- Given exercise -
Every line of the material that follows must be printed again exactly.

- Dataset content -
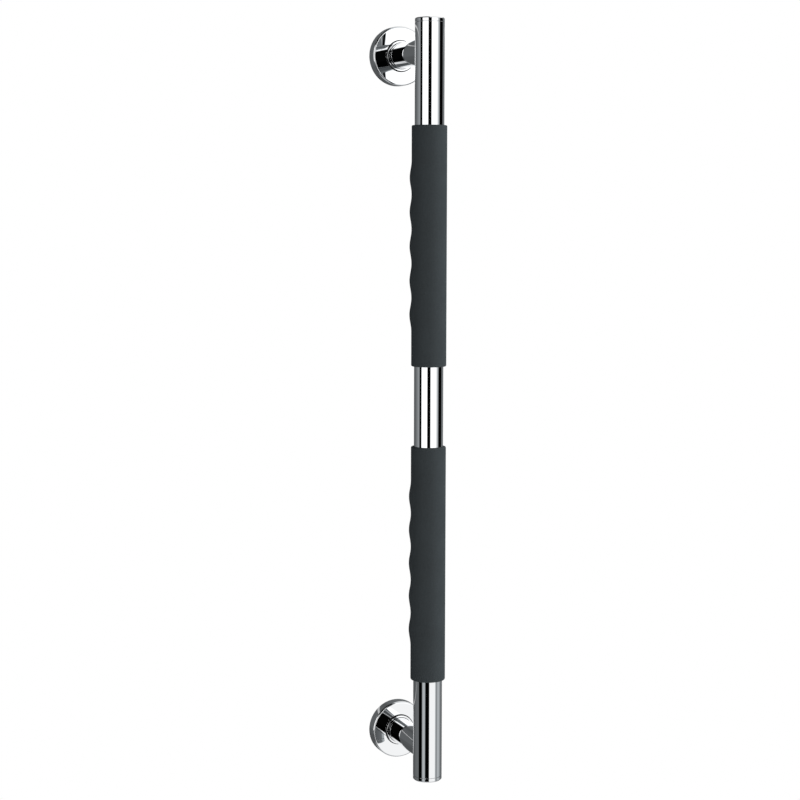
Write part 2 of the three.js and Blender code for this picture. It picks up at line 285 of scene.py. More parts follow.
def latheMarksGroup():
    # fine rings left by the turning tool, by radius on faces and by distance on barrels
    group, given, out = newGroup(
        "latheMarks", {"Radius": 0, "Along": 0, "Rings Per Metre": 4000}, ["Height", "Shade"])
    path = calculate(group, "ADD", given["Radius"], given["Along"])
    track = calculate(group, "MULTIPLY", path, given["Rings Per Metre"])
    wide = calculate(group, "MULTIPLY", track, 0.11)
    rings = []
    for along, detail, share in ((track, 2, 0.7), (wide, 1, 0.3)):
        inputs = {"W": along, "Scale": 1, "Detail": detail}
        pattern = addNode(group, "TexNoise", inputs, noise_dimensions="1D").outputs[0]
        rings.append(calculate(group, "MULTIPLY", pattern, share))
    height = calculate(group, "ADD", *rings)
    group.links.new(height, out["Height"])
    group.links.new(remap(group, height, 0.3, 0.7), out["Shade"])
    return group


def mouldedGrainGroup():
    # fine grain, pores and slow mottling of a moulded rubber
    group, given, out = newGroup(
        "mouldedGrain",
        {"Coordinates": None, "Grain Scale": 1500, "Mottle Scale": 60},
        ["Height", "Grain", "Mottle"])
    place = given["Coordinates"]
    grain = noise(group, place, given["Grain Scale"], 4, 0.65)
    cells = addNode(group, "TexVoronoi", {"Vector": place, "Scale": given["Grain Scale"]}, feature="F1")
    pores = remap(group, cells.outputs["Distance"], 0.08, 0.4)
    mottle = noise(group, place, given["Mottle Scale"], 4, 0.6)
    height = weighted(group, grain, 0.6, pores, 0.4)
    group.links.new(height, out["Height"])
    group.links.new(remap(group, grain, 0.3, 0.7), out["Grain"])
    group.links.new(remap(group, mottle, 0.3, 0.7), out["Mottle"])
    return group


polishWear = polishWearGroup()
latheMarks = latheMarksGroup()
mouldedGrain = mouldedGrainGroup()


def newMaterial(name, shown):
    material = bpy.data.materials.new(name)
    material.use_nodes = True
    material.diffuse_color = (*shown, 1)
    tree = material.node_tree
    shader = tree.nodes["Principled BSDF"]
    place = addNode(tree, "TexCoord").outputs["Object"]
    return material, tree, shader, place


def turnedPlace(tree, place, axis):
    # radius and distance round the nearer post's axis, or round the bar's own
    parts = addNode(tree, "SeparateXYZ", {"Vector": place}).outputs
    across = parts[0]
    if axis == "bar":
        other = calculate(tree, "SUBTRACT", parts[1], barPoint.y)
        distance = parts[2]
    else:
        nearest = calculate(tree, "ADD", parts[2], toUpper.z / 2 - wallPoint.z)
        nearest = calculate(tree, "SNAP", nearest, toUpper.z)
        other = calculate(tree, "SUBTRACT", parts[2], wallPoint.z)
        other = calculate(tree, "SUBTRACT", other, nearest)
        distance = parts[1]
    squares = weighted(tree, across, across, other, other)
    return calculate(tree, "SQRT", squares), distance


def bumpInto(tree, shader, height, strength, distance):
    bump = addNode(tree, "Bump", {"Height": height, "Strength": strength, "Distance": distance})
    tree.links.new(bump.outputs[0], shader.inputs["Normal"])


def chromeMaterial():
    look = {
        "clean": (0.915, 0.925, 0.935),
        "dusty": (0.80, 0.81, 0.815),
        "roughness": (0.003, 0.03),  # where it is clean, and where it is hazy
        "bump": 0.008,
        "bumpDepth": 0.02,
        "rippleScale": 90,
    }
    material, tree, shader, place = newMaterial("chromePlate", look["clean"])
    wear = useGroup(tree, polishWear, {
        "Coordinates": place, "Smudge Scale": 26, "Scratch Scale": 240, "Scratch Share": 0.5})
    marks = calculate(tree, "MAXIMUM", wear["Scratches"], wear["Dust"])
    paler = calculate(tree, "MULTIPLY", marks, 0.5)
    tree.links.new(tint(tree, paler, look["clean"], look["dusty"]), shader.inputs["Base Color"])
    haze = calculate(tree, "MAXIMUM", calculate(tree, "MULTIPLY", wear["Haze"], 0.35), wear["Scratches"])
    tree.links.new(remap(tree, haze, 0, 1, *look["roughness"]), shader.inputs["Roughness"])
    ripple = noise(tree, place, look["rippleScale"], 2)
    bumpInto(tree, shader, ripple, look["bump"], look["bumpDepth"] * mm)
    shader.inputs["Metallic"].default_value = 1
    return material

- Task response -
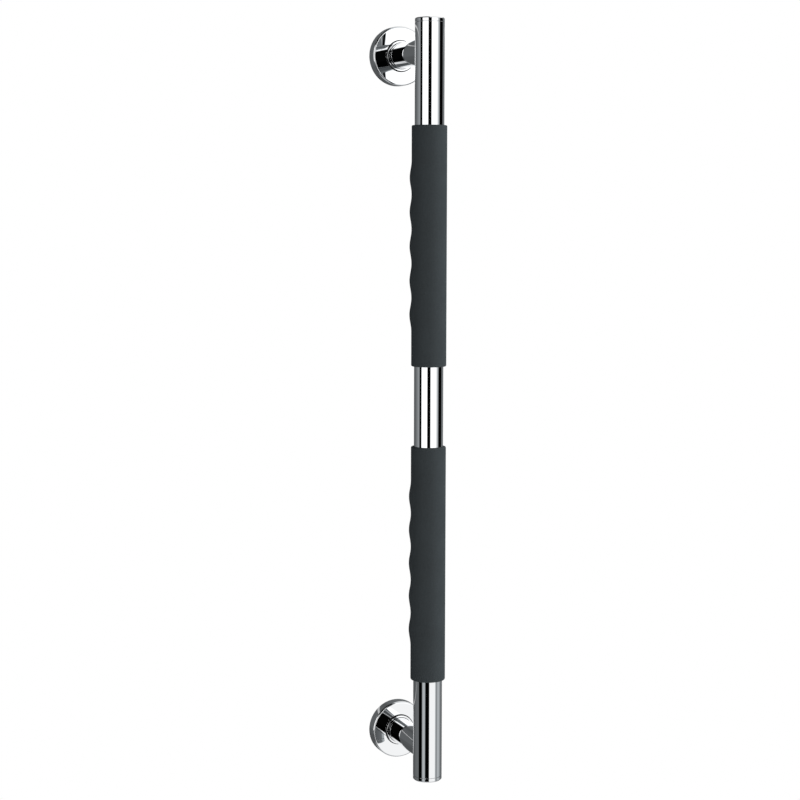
Write part 2 of the three.js and Blender code for this picture. It picks up at line 285 of scene.py. More parts follow.
def latheMarksGroup():
    # fine rings left by the turning tool, by radius on faces and by distance on barrels
    group, given, out = newGroup(
        "latheMarks", {"Radius": 0, "Along": 0, "Rings Per Metre": 4000}, ["Height", "Shade"])
    path = calculate(group, "ADD", given["Radius"], given["Along"])
    track = calculate(group, "MULTIPLY", path, given["Rings Per Metre"])
    wide = calculate(group, "MULTIPLY", track, 0.11)
    rings = []
    for along, detail, share in ((track, 2, 0.7), (wide, 1, 0.3)):
        inputs = {"W": along, "Scale": 1, "Detail": detail}
        pattern = addNode(group, "TexNoise", inputs, noise_dimensions="1D").outputs[0]
        rings.append(calculate(group, "MULTIPLY", pattern, share))
    height = calculate(group, "ADD", *rings)
    group.links.new(height, out["Height"])
    group.links.new(remap(group, height, 0.3, 0.7), out["Shade"])
    return group


def mouldedGrainGroup():
    # fine grain, pores and slow mottling of a moulded rubber
    group, given, out = newGroup(
        "mouldedGrain",
        {"Coordinates": None, "Grain Scale": 1500, "Mottle Scale": 60},
        ["Height", "Grain", "Mottle"])
    place = given["Coordinates"]
    grain = noise(group, place, given["Grain Scale"], 4, 0.65)
    cells = addNode(group, "TexVoronoi", {"Vector": place, "Scale": given["Grain Scale"]}, feature="F1")
    pores = remap(group, cells.outputs["Distance"], 0.08, 0.4)
    mottle = noise(group, place, given["Mottle Scale"], 4, 0.6)
    height = weighted(group, grain, 0.6, pores, 0.4)
    group.links.new(height, out["Height"])
    group.links.new(remap(group, grain, 0.3, 0.7), out["Grain"])
    group.links.new(remap(group, mottle, 0.3, 0.7), out["Mottle"])
    return group


polishWear = polishWearGroup()
latheMarks = latheMarksGroup()
mouldedGrain = mouldedGrainGroup()


def newMaterial(name, shown):
    material = bpy.data.materials.new(name)
    material.use_nodes = True
    material.diffuse_color = (*shown, 1)
    tree = material.node_tree
    shader = tree.nodes["Principled BSDF"]
    place = addNode(tree, "TexCoord").outputs["Object"]
    return material, tree, shader, place


def turnedPlace(tree, place, axis):
    # radius and distance round the nearer post's axis, or round the bar's own
    parts = addNode(tree, "SeparateXYZ", {"Vector": place}).outputs
    across = parts[0]
    if axis == "bar":
        other = calculate(tree, "SUBTRACT", parts[1], barPoint.y)
        distance = parts[2]
    else:
        nearest = calculate(tree, "ADD", parts[2], toUpper.z / 2 - wallPoint.z)
        nearest = calculate(tree, "SNAP", nearest, toUpper.z)
        other = calculate(tree, "SUBTRACT", parts[2], wallPoint.z)
        other = calculate(tree, "SUBTRACT", other, nearest)
        distance = parts[1]
    squares = weighted(tree, across, across, other, other)
    return calculate(tree, "SQRT", squares), distance


def bumpInto(tree, shader, height, strength, distance):
    bump = addNode(tree, "Bump", {"Height": height, "Strength": strength, "Distance": distance})
    tree.links.new(bump.outputs[0], shader.inputs["Normal"])


def chromeMaterial():
    look = {
        "clean": (0.915, 0.925, 0.935),
        "dusty": (0.80, 0.81, 0.815),
        "roughness": (0.003, 0.03),  # where it is clean, and where it is hazy
        "bump": 0.008,
        "bumpDepth": 0.02,
        "rippleScale": 90,
    }
    material, tree, shader, place = newMaterial("chromePlate", look["clean"])
    wear = useGroup(tree, polishWear, {
        "Coordinates": place, "Smudge Scale": 26, "Scratch Scale": 240, "Scratch Share": 0.5})
    marks = calculate(tree, "MAXIMUM", wear["Scratches"], wear["Dust"])
    paler = calculate(tree, "MULTIPLY", marks, 0.5)
    tree.links.new(tint(tree, paler, look["clean"], look["dusty"]), shader.inputs["Base Color"])
    haze = calculate(tree, "MAXIMUM", calculate(tree, "MULTIPLY", wear["Haze"], 0.35), wear["Scratches"])
    tree.links.new(remap(tree, haze, 0, 1, *look["roughness"]), shader.inputs["Roughness"])
    ripple = noise(tree, place, look["rippleScale"], 2)
    bumpInto(tree, shader, ripple, look["bump"], look["bumpDepth"] * mm)
    shader.inputs["Metallic"].default_value = 1
    return material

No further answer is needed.